Sports are easily identified as those like swimming, football, baseball, basketball, equestrian events, etc. Recreation activities have included rollercoasters, water skiing, snow skiing, motorcycle riding, etc.  California Courts have concluded that the duty of care owed to co-participants in sporting activities allows careless conduct by co-participants since that is an inherent risk in many sports.  The reason is that holding participants liable for injuries would discourage vigorous competition.   The rule remains that those involved in a sporting or recreation activity do not have a duty to reduce the risk of harm that is inherent in the sport itself.  In actuality, sports participants have a limited duty of care to co-participants.  Where a co-participant may be held liable for another’s injuries, there must be a showing that one intentionally injures another or engaged in conduct that is so reckless as to be totally outside the range of the ordinary activity involved in the sport thereby increasing the risk in the activity. The Courts have reasoned further that by choosing to participate, one assumes the particular risks inherent in a sport, and a co-participant generally owes no duty to protect the injured participant from those risks.

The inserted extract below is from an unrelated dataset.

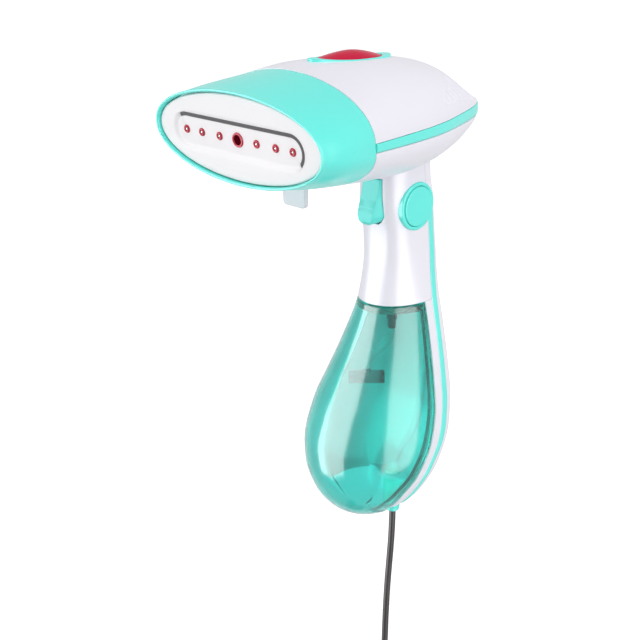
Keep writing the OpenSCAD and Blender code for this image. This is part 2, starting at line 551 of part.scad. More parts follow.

The obligation of a business proprietor to call 911 California

law imposes on a proprietor of a facility open to the public, a duty to call 911.  For example, when at a restaurant a patron was not feeling well and did not want to eat so they remained outside. Some gang members arrived,

a fight ensued in the parking lot, and the patron was stabbed. Employees inside the restaurant could clearly see what was occurring, but they did not call 911. The patron sued the restaurant’s owner. The California Supreme Court held that the defendant restaurant had a duty to call 911.

In that case, the restaurant owner relied on the general rule that “No one is required to save another from a danger not of his own making.” So, for example, if a passerby sees someone collapse with a heart attack on the sidewalk, the passerby has no legal duty to do anything. But the situation is the opposite for businesses.

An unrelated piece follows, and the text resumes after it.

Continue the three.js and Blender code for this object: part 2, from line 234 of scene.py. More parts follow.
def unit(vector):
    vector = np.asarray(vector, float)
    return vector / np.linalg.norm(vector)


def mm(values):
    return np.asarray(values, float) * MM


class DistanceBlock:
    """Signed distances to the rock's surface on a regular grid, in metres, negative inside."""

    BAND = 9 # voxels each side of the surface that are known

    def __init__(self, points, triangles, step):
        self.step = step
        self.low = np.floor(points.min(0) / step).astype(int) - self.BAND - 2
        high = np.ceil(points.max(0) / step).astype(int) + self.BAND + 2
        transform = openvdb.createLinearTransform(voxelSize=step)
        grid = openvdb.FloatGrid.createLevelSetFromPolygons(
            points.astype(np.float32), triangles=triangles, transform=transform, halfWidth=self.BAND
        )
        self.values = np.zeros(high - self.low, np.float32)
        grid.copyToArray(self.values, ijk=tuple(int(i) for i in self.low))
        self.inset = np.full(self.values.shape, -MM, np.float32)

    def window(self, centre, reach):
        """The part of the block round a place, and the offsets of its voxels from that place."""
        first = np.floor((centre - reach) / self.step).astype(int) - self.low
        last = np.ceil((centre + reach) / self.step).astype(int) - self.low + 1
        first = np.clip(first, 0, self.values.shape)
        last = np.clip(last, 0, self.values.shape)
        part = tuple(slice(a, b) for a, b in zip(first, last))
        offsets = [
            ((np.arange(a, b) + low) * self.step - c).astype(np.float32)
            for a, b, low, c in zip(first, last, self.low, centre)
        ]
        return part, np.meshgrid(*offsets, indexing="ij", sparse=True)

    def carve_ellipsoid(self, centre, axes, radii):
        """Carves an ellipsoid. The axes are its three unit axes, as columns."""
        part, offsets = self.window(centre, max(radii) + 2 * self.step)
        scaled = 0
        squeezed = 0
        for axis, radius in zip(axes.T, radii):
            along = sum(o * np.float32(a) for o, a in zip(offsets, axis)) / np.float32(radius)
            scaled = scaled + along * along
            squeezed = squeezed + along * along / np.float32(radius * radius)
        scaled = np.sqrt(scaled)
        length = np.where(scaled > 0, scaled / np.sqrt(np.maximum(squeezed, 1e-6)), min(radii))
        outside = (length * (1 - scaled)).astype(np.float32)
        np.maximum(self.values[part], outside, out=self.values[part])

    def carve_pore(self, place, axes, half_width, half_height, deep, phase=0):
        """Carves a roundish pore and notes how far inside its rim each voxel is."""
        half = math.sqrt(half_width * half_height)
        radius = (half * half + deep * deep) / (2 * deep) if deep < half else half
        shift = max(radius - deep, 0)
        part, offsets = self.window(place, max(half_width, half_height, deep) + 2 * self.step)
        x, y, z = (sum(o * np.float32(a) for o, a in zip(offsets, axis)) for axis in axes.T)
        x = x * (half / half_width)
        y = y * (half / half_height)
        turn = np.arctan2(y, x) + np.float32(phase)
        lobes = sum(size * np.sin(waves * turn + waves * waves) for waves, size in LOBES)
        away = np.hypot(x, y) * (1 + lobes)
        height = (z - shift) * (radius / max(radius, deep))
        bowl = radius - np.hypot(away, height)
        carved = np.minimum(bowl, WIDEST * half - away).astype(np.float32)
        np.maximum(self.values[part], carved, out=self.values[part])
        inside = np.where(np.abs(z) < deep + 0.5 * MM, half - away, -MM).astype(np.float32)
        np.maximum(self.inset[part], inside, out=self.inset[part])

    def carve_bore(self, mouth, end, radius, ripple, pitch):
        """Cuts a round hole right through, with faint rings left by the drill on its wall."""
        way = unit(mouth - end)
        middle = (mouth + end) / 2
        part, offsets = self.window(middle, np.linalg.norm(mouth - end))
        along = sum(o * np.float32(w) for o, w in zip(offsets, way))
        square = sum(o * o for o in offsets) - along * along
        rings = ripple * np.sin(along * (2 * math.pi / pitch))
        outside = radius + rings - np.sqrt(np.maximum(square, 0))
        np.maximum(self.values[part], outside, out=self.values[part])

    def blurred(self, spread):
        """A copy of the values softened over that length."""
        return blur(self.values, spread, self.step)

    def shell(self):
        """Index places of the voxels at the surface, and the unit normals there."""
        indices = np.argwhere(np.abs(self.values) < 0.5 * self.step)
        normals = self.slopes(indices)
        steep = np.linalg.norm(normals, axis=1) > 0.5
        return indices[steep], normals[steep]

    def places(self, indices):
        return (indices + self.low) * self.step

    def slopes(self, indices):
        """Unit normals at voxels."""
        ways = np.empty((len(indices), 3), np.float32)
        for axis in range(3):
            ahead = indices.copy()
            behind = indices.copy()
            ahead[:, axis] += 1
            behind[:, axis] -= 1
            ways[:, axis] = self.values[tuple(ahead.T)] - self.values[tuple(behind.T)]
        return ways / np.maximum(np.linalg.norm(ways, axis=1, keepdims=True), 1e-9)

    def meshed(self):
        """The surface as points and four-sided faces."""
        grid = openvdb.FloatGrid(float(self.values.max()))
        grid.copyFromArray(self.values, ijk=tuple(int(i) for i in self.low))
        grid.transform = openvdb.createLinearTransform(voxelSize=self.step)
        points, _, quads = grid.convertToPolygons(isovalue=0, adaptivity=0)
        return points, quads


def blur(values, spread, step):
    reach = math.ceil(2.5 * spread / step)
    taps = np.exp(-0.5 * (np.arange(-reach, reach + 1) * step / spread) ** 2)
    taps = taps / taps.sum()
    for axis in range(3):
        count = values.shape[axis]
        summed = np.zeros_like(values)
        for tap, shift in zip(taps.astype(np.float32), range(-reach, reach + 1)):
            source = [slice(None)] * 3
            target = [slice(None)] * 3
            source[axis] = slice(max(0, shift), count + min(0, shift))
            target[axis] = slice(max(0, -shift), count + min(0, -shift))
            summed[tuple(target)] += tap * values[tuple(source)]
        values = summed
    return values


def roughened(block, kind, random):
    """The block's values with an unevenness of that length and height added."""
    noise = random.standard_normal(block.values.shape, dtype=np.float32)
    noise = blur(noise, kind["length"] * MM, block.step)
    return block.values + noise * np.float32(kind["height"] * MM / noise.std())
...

The California Supreme Court has determined that businesses such as restaurant proprietors have a ‘special relationship’ with their patrons or invitees, and that this relationship imposes a duty to take reasonable measures to protect such persons against foreseeable criminal attack.  The Court especially focused on the lack of a burden to the defendant, stating: “Placing a 911 call is a well recognized and generally minimally burdensome method of seeking assistance.”

The Court held that as a general matter, a proprietor’s special-relationship-based duty to its patrons or invitees includes an obligation to make such a call, or to take other similar minimal measures.

What is the effect of an injured person who has signed a release to participate in the sporting activity?

California Civil Code section 1668 states: “All contracts which have for their object, directly or indirectly, to exempt anyone from the responsibility for his own fraud, or willful injury to the person or property of another, or violation of law, whether willful or negligent, are against the policy of the law.”

Therefore, a liability release may be invalid if it affects the public interest, i.e., if the release is against public policy.

There are a multitude of factors that determine whether the release affects the public interest.  Our lawyers will guide our clients through this process.

Another way of invalidating a liability release is by showing that the defendant acted with “gross negligence”.  California case law clearly distinguishes between the concepts of ordinary negligence and other, aggravated forms of misconduct such as gross negligence and recklessness.”

Thus, even if a liability release were otherwise valid, it will not apply if the defendant acted with gross negligence.  “Gross negligence” is defined as an “extreme departure” from what a reasonably careful person would do in the situation. Or, as the California Supreme Court has also put it, “a want of even scant care” or “an extreme departure from the ordinary standard of conduct that connotes such a lack of care as may be presumed to indicate a passive and indifferent attitude toward results.”